Organizations Educate Voters on Fight for Affordable Housing in Pasadena

By Alex Cordero

Affordable housing continues to be a big issue in the City of Roses and with the upcoming election of government officials local organizations are informing local residents of what is at risk when it comes to rent control and affordable housing and urge local Pasadenans to vote wisely.

The Pasadena Tenants Union (PTU) regularly brings local residents together to raise awareness of the current affordable housing crisis in the Crown City. This organization recently organized a panel discussion on targeting issues like rent control and eviction protections for Pasadena residents. Panelists included Denny Zane, the founder and executive director of Move LA and also a founding member of Santa Monica’s for Renters’ Rights, who played a big role in passing rent control and just cause policies in the City of Santa Monica.

A panel discussion about rent control and eviction protection was held at Throop Church to better educate local residents on affordable housing policies. –  Photo by Alex Cordero / Beacon Media News

Panelists also included Housing Justice Campaign Director for Alliance of Californians for Community Empowerment (ACCE) Francisco Dueñas, Pasadena Tenant Justice Coalition (PTJC) and PTU member Nicole Hodgson, and René Moya, director of Housing is a Human Right. All panelists are pioneers in founding community groups to fight and protect their communities from rent increases and unjust evictions.

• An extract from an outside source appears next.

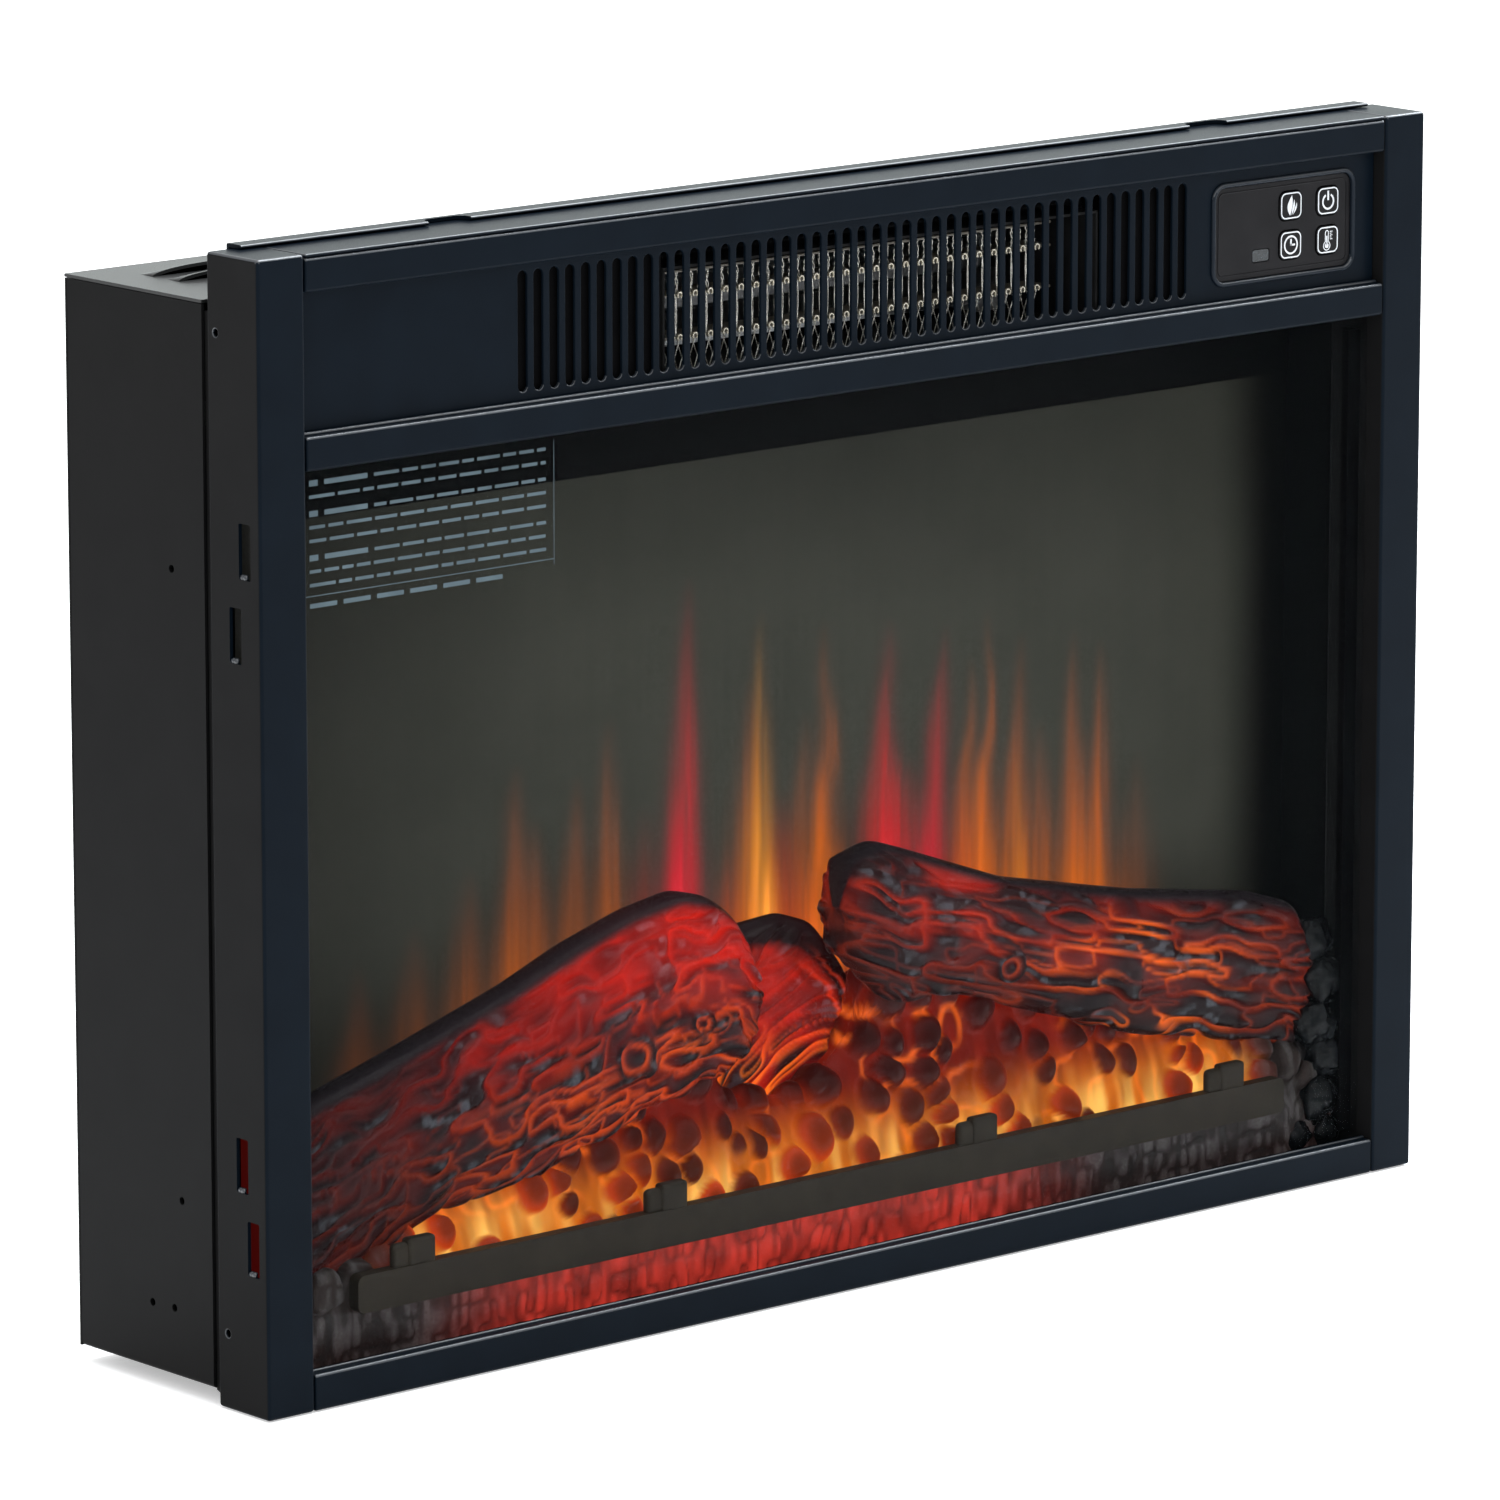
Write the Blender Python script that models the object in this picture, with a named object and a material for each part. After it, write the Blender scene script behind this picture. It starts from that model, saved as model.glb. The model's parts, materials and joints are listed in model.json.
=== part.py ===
"""Electric fireplace insert, 23-inch class, as an assembly of separate solids.

Sizes are in millimetres. A point is (x, depth, z): x runs to the right along the front,
depth runs back from the front face and z runs up from the frame's underside. place()
turns it into Blender's metres, with the origin at the centre of the base.
"""
import math

import bmesh
import bpy
from mathutils import Vector
from mathutils.geometry import tessellate_polygon

MM = 0.001
GAP = 0.3                    # clearance between neighbouring solids
SHEET = 1.2                  # steel sheet of the case and panels
TWO_PI = 2 * math.pi

# front frame
WIDTH = 585.0
HEIGHT = 428.0
FRAME_DEPTH = 30.0
STILE_WIDTH = 21.5
FRAME_WALL = 1.5
EDGE_RADIUS = 1.2
SEAM = 0.6                   # open joint between a stile and a rail
RAIL_DEPTH = 5.7
TOP_RAIL = (414.0, 426.5)    # lowest and highest z
MIDDLE_RAIL = (349.0, 363.3)
BOTTOM_RAIL = (0.0, 15.0)
HALF_WIDTH = WIDTH / 2
INNER_HALF = HALF_WIDTH - STILE_WIDTH
PANEL_HALF = INNER_HALF - SEAM

# hook slots and screw holes in a stile's side: (depth, z)
HOOK_SLOTS = [(8.9, 321.2), (14.7, 289.9), (14.1, 93.5), (8.0, 63.1)]
HOOK_SLOT_SIZE = (6.8, 20.5)
STILE_SCREW_HOLES = [(24.7, 399.0), (23.8, 28.6)]
SCREW_HOLE_RADIUS = 1.8

# angle strip over the frame's top edge
TRIM_X = (-281.5, 283.5)
TRIM_LIP_DEPTH = 23.0
TRIM_THICKNESS = 1.4
TRIM_NOTCHES = (-185.0, 196.5)
TRIM_NOTCH_SIZE = (20.0, 11.0)

# warm-air grille
GRILLE_DEPTH = 6.0
GRILLE_Z = (353.0, 425.0)
SLOT_COUNT = 45
SLOT_FIRST_X = -165.0
SLOT_PITCH = 7.54
SLOT_SIZE = (4.5, 45.0)
SLOT_MIDDLE_Z = 388.2
BACKING_DEPTH = 8.0
BACKING_SHEET = 1.0
BACKING_X = (-268.0, 181.0)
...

“We actually have to be diligent and research the policy. And again that is why we have the Pasadena Tenant Union and a policy committee who research policies for the community to really take a look at policies statewide and local levels and really dissect it from a tenants viewpoint and take ownership to come out with ‘yes we support this or no we don’t’ and really take ownership of our housing,” Barbara Hodgins urged a room full of local residents coming together to support these organizations at Throop Church.

Per the PTU, no candidate running in the upcoming 2020 election supports rent control or just cause in the City of Pasadena.

Another organization getting highly involved in supporting groups advocating for more affordable housing and tenant protection is Pasadenans Organizing for Progress (POP). Kimberly Douglas, a board director of POP, was among the many attendees getting information about this hot topic. “I happen to be on the northwest commission and we’ve had some tenants come and speak to the commission about being evicted. Most recent a grandfather, fourth generation Pasadenan raising two grandchildren, was told to leave his apartment in two months. This is what’s going on! People are getting 60 day eviction notices.”

Douglas went on to share that the reason why she attended the panel was to get a better understanding of the issues of housing in Pasadena so when it came time to vote she would know who to vote for and what to vote against as well. “I can assure you none of the councilmembers are tenants and I’ve learned that 57% of the population in Pasadena are tenants so they’re not actually being represented on the council.”

Earlier this year in January there was a Martin Luther King Jr. vigil for affordable housing sponsored by the Greater Pasadena Affordable Housing Group (GPHAG). The vigil was held in front of Chang Commons, an affordable housing building currently owned by Fuller Theological Seminary. The building will soon be up for sale and local residents are urging Fuller board member officials and the City of Pasadena to have Chang Commons remain affordable.

Local residents, students and alumni of Fuller are urging Fuller board members to do the right thing and sell under the current agreement that Chang Commons remain affordable and also make any new buyers aware of the agreement.

letter from City Manager Steve Mermell sent to Richard A. McDonald, Fuller’s attorney, addresses the concern of the terms regarding the ‘Assignment of Inclusionary Housing Agreement’ (aka Chang Commons). In the letter the terms of The Inclusionary Housing Agreement are briefly described as binding on successors and assigns. It also states that the City “believes is important to clarify this issue prior to the marketing of the dwelling units.”

How things unfold remains to be seen while many residents continue to fear for their housing future in Pasadena.